Overall sentiment in these reviews is highly polarized: a substantial number of reviewers report significant improvements after a management change and praise compassionate, dedicated staff, while other reviewers describe serious care, safety and administrative failures. Positive accounts emphasize a warm, home-like atmosphere, helpful and attentive caregivers (especially on night shifts), responsive executive leadership, clean conditions, meaningful activities, and even a successful state re-survey with zero deficiencies. Those reviewers who describe an improved environment highlight visible management involvement, strong teamwork, good hospice coordination, and regular family communication that produced measurable improvements in resident wellbeing.
Conversely, a cluster of deeply concerning complaints describes systemic problems prior to — and in some reports, persisting despite — leadership turnover. These reports include allegations of neglect (weight loss, bedsores, open wounds, rashes), severe cleanliness problems (dried feces on floors, soiled bedside areas), missing personal possessions including dentures and clothing, and environmental hazards (broken sliding bathroom door, unlevel floors, outside grounds poorly maintained). Several reviewers reported staff unprofessionalism, including sleeping on night shift, alleged substance use, and staff instructed to remain silent about problems. There are also multiple claims that management blamed residents or lied about missing items, which compounds family distrust.

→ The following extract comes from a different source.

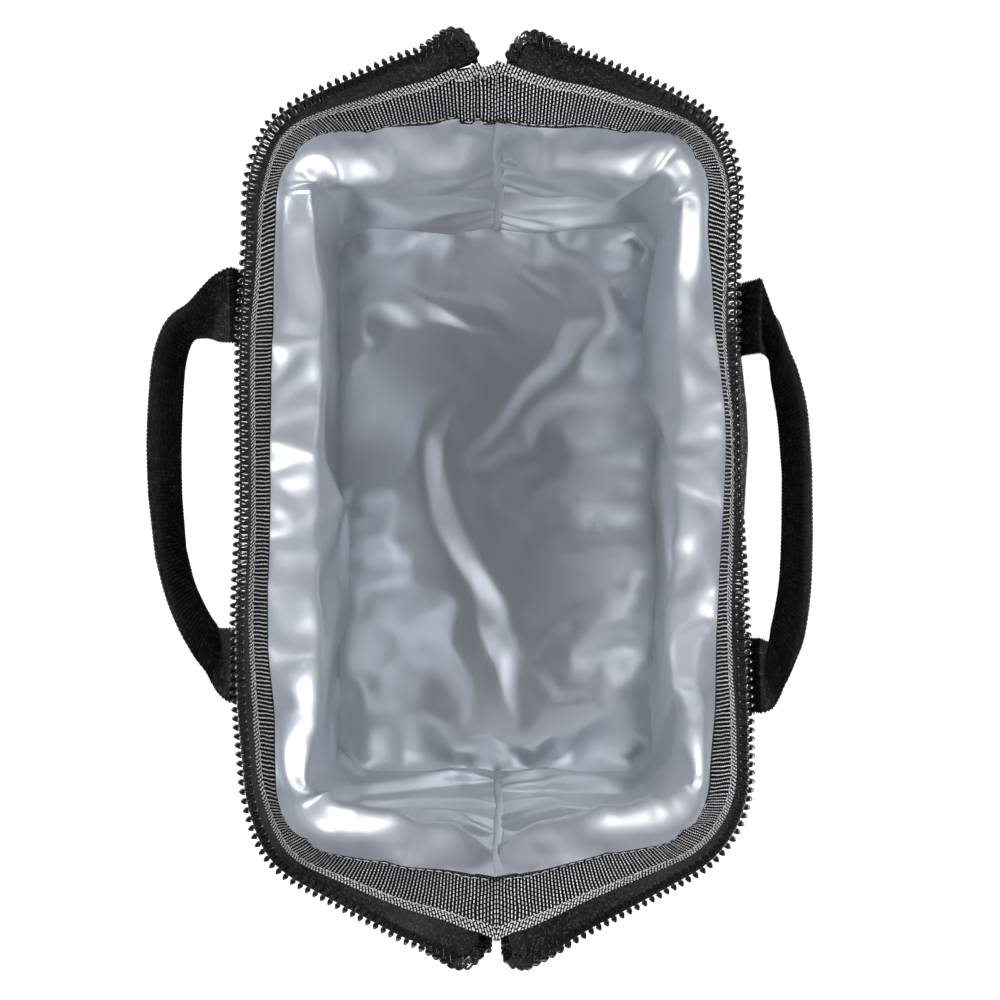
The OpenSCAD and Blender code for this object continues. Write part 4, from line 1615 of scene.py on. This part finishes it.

Staffing and clinical care emerge as a recurring theme. Many reviewers note reliance on temporary agency staff and travel nurses, with associated concerns about continuity of care and clinical competence; one thread also details unpaid travel and lodging reimbursements and long-delayed invoices, suggesting financial stress and reputational risk. Medication management and documentation inconsistencies are reported repeatedly: missing or inconsistent medication dosing, failure to document food and fluid intake, unclear ED prescription processes, and care plans not being updated or followed. These clinical documentation gaps are linked in reviews to missed medical appointments, poor oversight, and increased risk for adverse outcomes.
Safety and security concerns are prominent: reports of resident-to-resident assaults, unsecured or unsafe physical conditions, and allegations that staff asked families or residents to keep quiet point to both operational and cultural issues. Some reviewers also cited regulatory involvement — including an HHS investigation and mentions of potential shutdown — highlighting the seriousness of certain complaints. Dining and nutrition received mixed feedback: while some families appreciate attentive monitoring, other reviewers described low-quality meals (ham sandwiches, hot dogs), missing protein supplements, and inadequate nourishment contributing to weight loss.
On the positive side, multiple reviewers specifically call out a turnaround after a change in leadership (noted as occurring in late 2024 in some summaries). These accounts credit new management and an engaged executive director with restoring standards, improving cleanliness, re-establishing effective staff teamwork, and increasing family communication. Activities and social programming (sing-alongs, holiday dinners, games) are consistently mentioned in positive reviews as contributing to resident quality of life. Several families explicitly recommend the facility following observed improvements.
Patterns to note for prospective families or oversight parties: praise tends to cluster around periods when stable, engaged leadership and consistent staffing are present; the most severe criticisms correlate with times of management instability, heavy reliance on temporary staff, or alleged financial/administrative dysfunction. Specific red flags in the negative reports include unresolved hygiene and wound-care issues, lost or missing resident possessions (including dental appliances), inconsistent medication administration, and documented regulatory scrutiny. Conversely, the clearest indicators of quality in the positive reviews are consistent leadership visibility, good communication with families, documented survey success, clean facilities, and staff who go "above and beyond."
Recommendation: anyone evaluating this facility should seek up-to-date evidence of current management stability, staffing mix (percent permanent vs agency staff), recent state inspection results, documented corrective actions for prior deficiencies, and clear policies on resident belongings, medication administration, and incident reporting. Families should also ask for specifics about nutrition/protein supplements, wound care protocols, transportation/appointment coordination, and financial practices related to third-party staff reimbursements to confirm the positive trends described in some reviews are sustained and that the serious concerns reported have been fully addressed.